Well I did say it about 5 times...

I'm not sure what you mean about a ping returning slower.

I'm saying that the speed of sound is constant; that it doesn't speed up when emitted in the direction of travel or slow down against it.

If the clock is open to the surrounding air, the sound wave will move with the speed of sound relative to the air body.

I've referred to an stable (ideal, non-dispersive) medium. The air is not moving, and for the purposes of the thought experiment, and the animation, there's no turbulence or friction etc.

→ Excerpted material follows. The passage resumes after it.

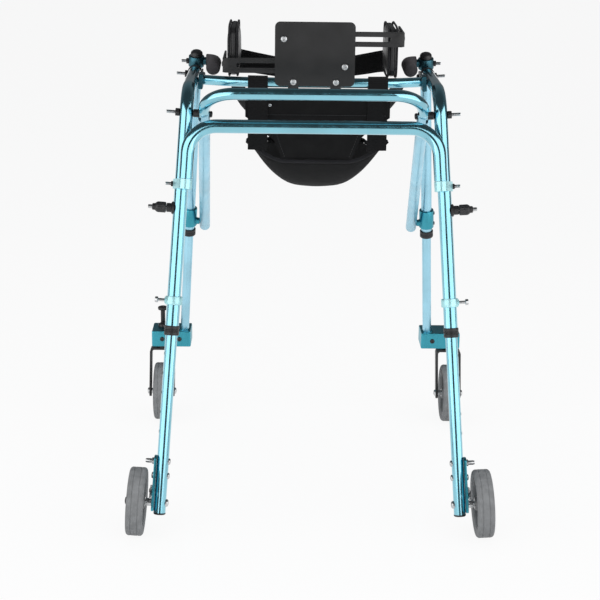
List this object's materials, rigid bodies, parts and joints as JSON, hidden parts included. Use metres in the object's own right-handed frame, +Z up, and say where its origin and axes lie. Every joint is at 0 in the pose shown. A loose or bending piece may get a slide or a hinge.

Which is obviously slower than the speed the clock is travelling, by an amount equal to the speed of the train. So you have to subtract that speed from the speed of sound to determine the speed the sound wave will hit the receiver (if we are talking about a clock aligned with and pointing in the direction of train travel). And then on the return journey of the sound wave you have to add that to the speed of sound. If the clock is closed such that the air body and the emitter/receiver are all moving at the same speed, then you don't need to worry about the train speed.

If you say so. But the speed of sound in a stable medium is constant, as is its rate of decay, whether that medium is in a sealed carriage inside the moving train or in whatever surrounds it. If we're to assume that that the density of the medium is invariable then surely we can say that the whole experiment is an enclosed system - an experiment in an enclosed thought-box.